The existence of administrative monopolies are “closely related to (China’s) stage of economic development, its administrative system, its industrial structure, its weak legal awareness and the relative lack of a competitive culture in China,” an official from the SAMR told Caixin.
China is currently working on the implementation of a fair competition review system, after the National Development and Reform Commission together with other bureaus issued provisional rules in October 2017. The system, once in place, is expected to help rein in administrative monopolies by requiring local and central government departments to review their own practices for anti-competition bias.
But, aside from the difficulties of conducting such reviews, central and local governments in China are taking steps to attract investment and boost flagging growth that could conflict with the requirements of the fair competition review system, Huang Yong, an advisor to the Anti-Monopoly Committee of the State Council, told Caixin.
Regulating internet companies
The problem of how antitrust regulation should be applied to internet companies became a pressing issue with the acquisition of Uber China by domestic ride-hailing giant Didi Chuxing in August 2016.
Didi already dominated the ride-hailing market at the time, after a bloody subsidy war with Uber. The Chinese company controlled 85.3% of the Chinese ride-hailing market while Uber accounted for 7.8%, according to a 2015 report by research company Analysys. Didi didn’t apply for antitrust clearance from the Ministry of Commerce before the merger, saying that the companies’ combined earnings fell under the 10 billion yuan threshold stated in China’s antitrust law. Nevertheless, in September 2016, the Ministry of Commerce began an antitrust investigation into the merger.
More than two years later, the investigation is still in progress, Wu Zhenguo, Director of the anti-monopoly bureau of the SAMR, told Caixin on Nov. 16. “We are studying the patterns and characteristics of internet competition,” Wu said.
The case was clouded by ambiguity from the start. Like many internet startups, neither Didi nor Uber China were profitable at the time of the merger, meaning the normal earnings thresholds for antitrust investigations didn’t apply. It was also unclear which industry the companies belonged to. Some government documents refer to online ride-hailing as a part of the wider taxi market, so even though Didi dominates the ride-hailing market, it can hardly be considered a monopoly when traditional taxi companies are included in calculation.
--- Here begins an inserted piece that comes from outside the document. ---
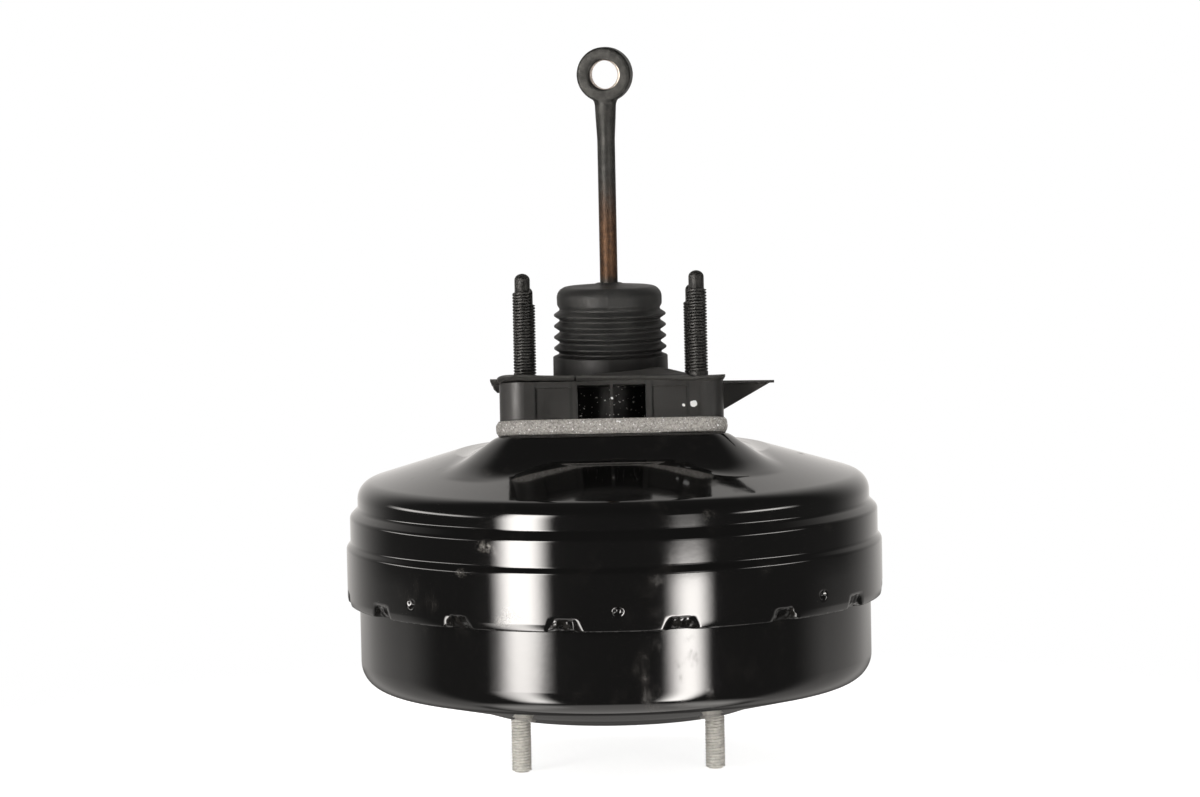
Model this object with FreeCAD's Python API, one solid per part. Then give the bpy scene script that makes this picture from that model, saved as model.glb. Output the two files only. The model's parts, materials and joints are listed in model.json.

The internet has made it more challenging for antitrust authorities around the world to do their jobs well, the SAMR told Caixin.
New economy businesses, such as internet companies, innovate quickly and blur the boundaries between traditional industries, the SAMR said in a reply to questions from Caixin. At the same time, these companies’ market positions change rapidly, with new leaders constantly usurping older players.
These unique qualities make determining competition dynamics more complicated, and “antitrust authorities cannot simply follow the methods used on traditional industries in defining relevant markets and evaluating market forces,” the SAMR said.